While Geezers figure it isn’t a movie unless they have seen it on a big screen, Kidsters, who grew up glued to Game Boys, computers, PDAs, iPods and mobile phones are perfectly content to get the picture, any picture, on everything from a plasma screen to a cell phone. With synapses and attention spans attenuated by years of kinetic electronic stimulation, Kidsters prize unlimited choice and maximum mobility over a medium so static, Dude, that there’s not even a remote control.

Fortunately for the movie industry, theaters still have a lot of appeal to Kidsters as a social venue. Today’s young people will keep going to the movies until greedy exhibitors price them out of the market.

But it remains to be seen whether Generation Alpha will acquire the movie habit. Saturated from birth with everything from Baby Mozart tapes to preschool computer instruction, the Alphas may be perfectly content to stay in their well-wired rooms and socialize via IM, SMS, My Space and all the other available electronic surrogates for human interaction.

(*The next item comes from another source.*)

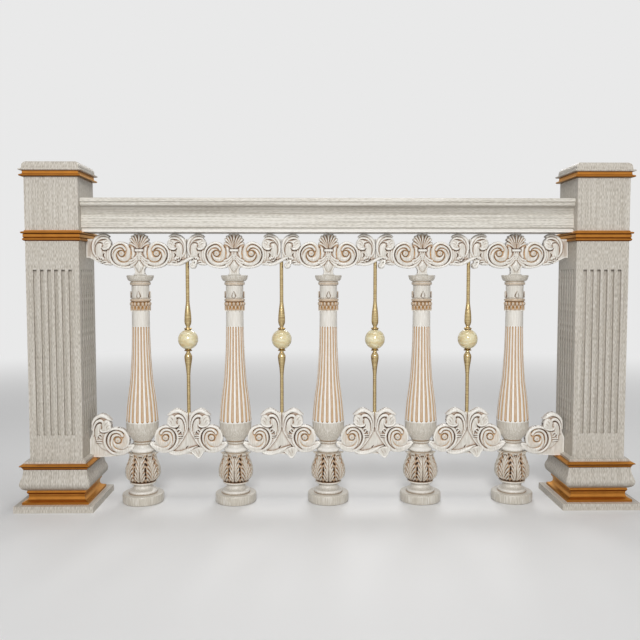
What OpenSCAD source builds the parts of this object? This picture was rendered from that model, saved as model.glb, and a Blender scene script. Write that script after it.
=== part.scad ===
// One bay of a carved and painted balustrade: two square newels, a moulded handrail and five
// turned, fluted balusters, tied together by scroll friezes above and scroll cartouches below,
// with a brass spindle and a polished ball in each gap between the balusters.
// Millimetres. The origin is on the floor under the middle baluster; +X runs along the rail,
// -Y is the front and +Z is up.

/* [Run] */
// Distance between the axes of two balusters
baluster_pitch = 293.5; // [270:0.5:340]
// Distance from an outer baluster's axis to the newel's inner face
end_gap = 165; // [155:1:200]

/* [Newel] */
// Width of the square newel post
newel_w = 160; // [130:1:200]
// Width of the square plinth under it
plinth_w = 240; // [220:1:280]
// Height of the plinth
plinth_h = 20; // [10:1:40]
// Height of the gilt moulding on the plinth
gilt_base_h = 42; // [30:1:60]
// How far that moulding stands out from the post
gilt_base_out = 20.5; // [16:0.5:28]
// Height of the bellied pedestal block
pedestal_h = 64; // [50:1:90]
// How far the pedestal stands out from the post
pedestal_out = 26; // [20:0.5:34]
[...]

If they get a craving for popcorn with artificial butter flavoring, all they’ll have to do is hit the pause button, run downstairs and make some in the microwave.

1 Comments:

Blogger Amy said...

Maybe it's just because proximity gives a better view, but I think that 'kidster' group ought to be split. There's a big difference between my generation (just graudated from college), and the generation in high school and undergrad right now. My generation missed much of the mobility buzz. The younger generation lives on SMS's, blogging, and many other mobile/instant things they can do from their blackberries, iPods, or whatever the cool device of the moment is. And my generation likes movies a lot. I don't know about the slightly younger group, but among the people I know (in at least 3 different states), my age group goes to a *lot* of theater movies. We still appreciate that immersive experience - the picture quality, the surround sound, and, heck, just sitting in a dark room with a bunch of our own kind. From the perspective of theater attendance and media preference, it's worth dividing HS/ugrad from grad/young professional.